/ 3 July 2012

Hollande struggles to rebrand austerity as French budget looms

President Francois Hollande must find up to €100-billion if the eurozone's second biggest economy
President Francois Hollande must find up to €100-billion if the eurozone's second biggest economy

Hollande, Europe's chief critic of one-size-fits-all austerity measures, is facing the headache of inescapable belt-tightening at home after a national audit confirmed that France has a gaping hole in its budget and will struggle to meet its deficit-reduction targets.

France must plug a gap of between €6-billion and €10-billion in this year's budget to meet its promises to Brussels to reduce the deficit to 4.4% of economic output, state auditors warned.

Next year will be even harder with a €33-billion shortfall complicating Paris's pledge to reduce the budget deficit to 3% of GDP in 2013.

The dire state of public finances in the eurozone's second economy comes as no surprise.

France has record unemployment at about 10%, public debt has spiralled, growth is flat, competitiveness is low, the credit rating has already been downgraded and French industry has declined faster than its neighbours'.

The new Socialist president and his government must now begin a delicate verbal juggling act to define belt-tightening measures in a country where the word "austerity" is taboo.

Hollande, who declared in his presidential victory speech that "austerity can no longer be inevitable," reiterated recently in Rome that he was against austerity. But at the same time he has maintained that his target of balancing the books in France by 2017 is sacrosanct.

The anti-austerity rhetoric of the election campaign now comes up against France's economic reality.

Unbalanced budget
France hasn't balanced a budget since 1974 and must steadily reduce its deficit to keep Brussels and the markets at bay.

Hollande's line, expected to be set out in a speech to Parliament by the prime minister, Jean-Marc Ayrault, on Tuesday, is that restoring French public finances is not about crude, axe-swinging cuts to the public sector or welfare system but a "fair effort".

Socialists have argued in recent days that the left will deliver a "just" budgetary discipline which they say is not ideological or punitive like that of the right, and which is also a short-term measure.

Above all, they want to preserve France's social model of welfare rights. The word austerity is unlikely to be mentioned, as the government insists instead on speaking cryptically of "fairly redressing" the nation's finances.

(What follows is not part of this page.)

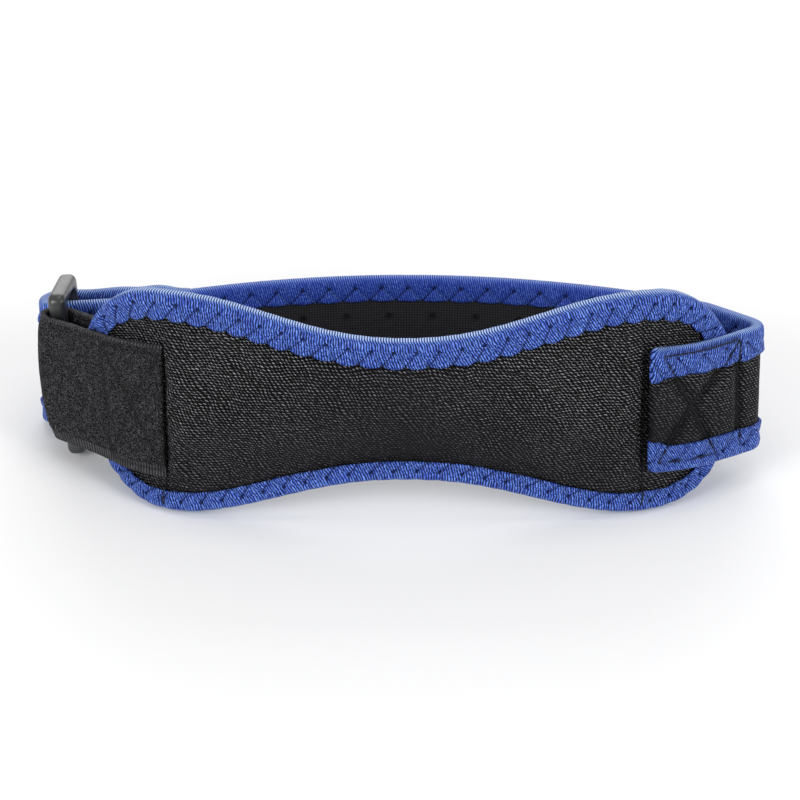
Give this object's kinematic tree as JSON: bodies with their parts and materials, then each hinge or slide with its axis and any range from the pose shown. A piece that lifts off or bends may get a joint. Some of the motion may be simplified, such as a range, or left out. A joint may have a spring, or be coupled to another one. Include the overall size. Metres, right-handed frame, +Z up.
{
  "type": "patella strap",
  "caption": "Closed knee strap with a bow-tie padded panel, taped edges, a taped band round the back and a plastic loop on a folded tab that the band turns back through.",
  "frame": {"origin": "middle of the footprint, on the surface that the strap stands on", "axes": "+X to the right along the padded panel as seen from its front, +Y from the panel to the band at the back, +Z up"},
  "size_m": [0.2074, 0.0712, 0.0658],
  "materials": {
    "knit": "black ribbed knit over foam",
    "edge_tape": "royal blue elastic tape, folded over the edges",
    "loop_cloth": "black brushed loop cloth",
    "plastic": "satin dark grey plastic"
  },
  "bodies": {
    "root": {"pad_panel": "knit", "pad_tape": "edge_tape", "band": "knit", "band_tape_top": "edge_tape", "band_tape_bottom": "edge_tape", "ring_tab": "loop_cloth", "ring": "plastic"}
  },
  "joints": []
}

Details of this year's revised budget will emerge this week, featuring Hollande's tax increases, mainly aimed at the wealthiest and most privileged.

These include an increase in France's wealth tax, new levies on banks and company dividends. There will also be an end to Nicolas Sarkozy's tax exemption for overtime work.

Hollande has pledged to primarily target the rich and big companies with tax increases in order not to sap consumer spending. But the French media warned it was impossible for French people not to feel the burn amid tough economic realities over the coming year.

A poll on Friday showed 54% of French people thought the new taxes would fall mostly on the lower middle class, already struggling with their own budgets.

Economic gloom
The state auditor, who failed to lay the blame for France's economic gloom at the door of the last right-wing government, said tax rises must be balanced with a closer look at public spending.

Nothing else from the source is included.